3. Strategic Advantage in Action
| Scenario (2022–2024 Rate Shock) | The “Winners” (Macro Literate) | The “Laggards” (Macro Illiterate) |
|---|---|---|
| Aggressive Fed Tightening | Preserved cash, hedged currency, and delayed hiring. | Trapped in floating-rate debt; faced margin collapse. |
| Global Inflation Surge | Used dynamic pricing and nearshoring to stabilize margins. | Reacted late to input cost rises; suffered demand destruction. |
4. The CFO as a Macro Strategist
The CFO role has undergone a dramatic transformation. Capital allocation decisions—debt issuance timing, Capex deferrals, and M&A—are now essentially macroeconomic decisions. CFOs prioritize inflation and geopolitical risk monitoring above traditional operational concerns, acting as real-time macro interpreters for the board.

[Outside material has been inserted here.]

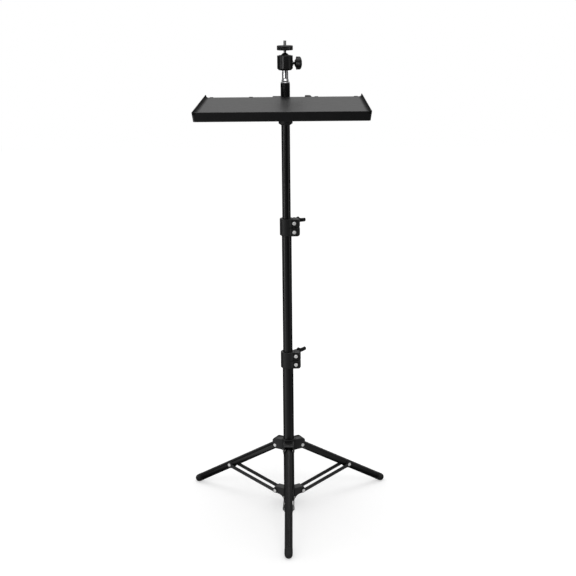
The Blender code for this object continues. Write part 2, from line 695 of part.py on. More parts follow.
def make_spider(frames):
    """The fixed foot of the column, with a lug for each pair of braces."""
    hub = turned("lower_spider", [
        (0, SPIDER_HUB_TOP + SPIDER_SPIGOT), (COLUMN_R - TUBE_WALL - GAP, SPIDER_HUB_TOP + SPIDER_SPIGOT),
        (COLUMN_R - TUBE_WALL - GAP, SPIDER_HUB_TOP), (SPIDER_HUB_R, SPIDER_HUB_TOP),
        (SPIDER_HUB_R, SPIDER_HUB_BOTTOM), (0, SPIDER_HUB_BOTTOM)])
    put(hub, ROOT)
    bore = put(rod("spider_bore", SPIDER_HUB_R - SPIDER_WALL, SPIDER_HUB_BOTTOM - REACH_PAST,
                   SPIDER_HUB_TOP - SPIDER_WEB), ROOT)
    ears, holes = [], []
    for side, frame in frames.items():
        ear = plate("spider_ear_" + side, spider_ear_outline(), 2 * SPIDER_EAR_HALF, "Y", True)
        ears.append(put(ear, frame, (0, 0, SPIDER_PIVOT_Z)))
        hole = rod("spider_pin_hole_" + side, PIN_R + GAP, -REACH_PAST, REACH_PAST)
        holes.append(across(hole, frame, (SPIDER_PIVOT_R, 0, SPIDER_PIVOT_Z)))
        pin = rivet("spider_pin_" + side, BAR_INNER + BAR_T + GAP)
        finish(across(pin, frame, (SPIDER_PIVOT_R, 0, SPIDER_PIVOT_Z)), "bright_steel")
    fuse(hub, *ears)
    cut(hub, bore, *holes)
    finish(hub, "black_plastic")
    stem_r = SPIDER_HUB_R - SPIDER_WALL - GAP
    rim_r = SPIDER_HUB_R - END_CAP_INSET
    top = SPIDER_HUB_BOTTOM - GAP
    cap = turned("column_end_cap", [
        (0, top + END_CAP_STEM), (stem_r, top + END_CAP_STEM), (stem_r, top), (rim_r, top),
        (rim_r, top - END_CAP_T + EDGE), (rim_r - EDGE, top - END_CAP_T), (0, top - END_CAP_T)])
    finish(put(cap, ROOT), "rubber")


def spider_ear_outline():
    """A lug with a flat top, a round outer end and a hollow curve down to the hub."""
    inner = SPIDER_EAR_ROOT
    end = arc((SPIDER_PIVOT_R, 0), SPIDER_EAR_R, -90, 20, 7)
    shoulder = arc((SPIDER_PIVOT_R - EDGE, SPIDER_EAR_UP - SPIDER_EAR_ROUND), SPIDER_EAR_ROUND, 20, 90, 4)
    foot_z = SPIDER_EAR_FOOT - SPIDER_HUB_DOWN
    sweep_r = SPIDER_PIVOT_R - SPIDER_HUB_R - SPIDER_SWEEP_MARGIN
    rise = -SPIDER_EAR_R - foot_z
    hollow = [(SPIDER_HUB_R + sweep_r * (1 - math.cos(t)), foot_z + rise * math.sin(t))
              for t in (math.radians(a) for a in (0, 20, 40, 60, 80))]
    return [(inner, foot_z)] + hollow + end + shoulder + [(inner, SPIDER_EAR_UP)]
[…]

5. Institutionalizing Macro Intelligence
Leading firms embed this literacy into their Governance through:
- Scenario-Based Planning: Moving away from single forecasts to “rate shock” or “soft landing” models.
- Macro-Aware Capital Allocation: Committees explicitly consider discount rate sensitivity and real return expectations.
- Cross-Functional Intelligence: Finance teams collaborate with procurement and strategy to track supply chain inflation.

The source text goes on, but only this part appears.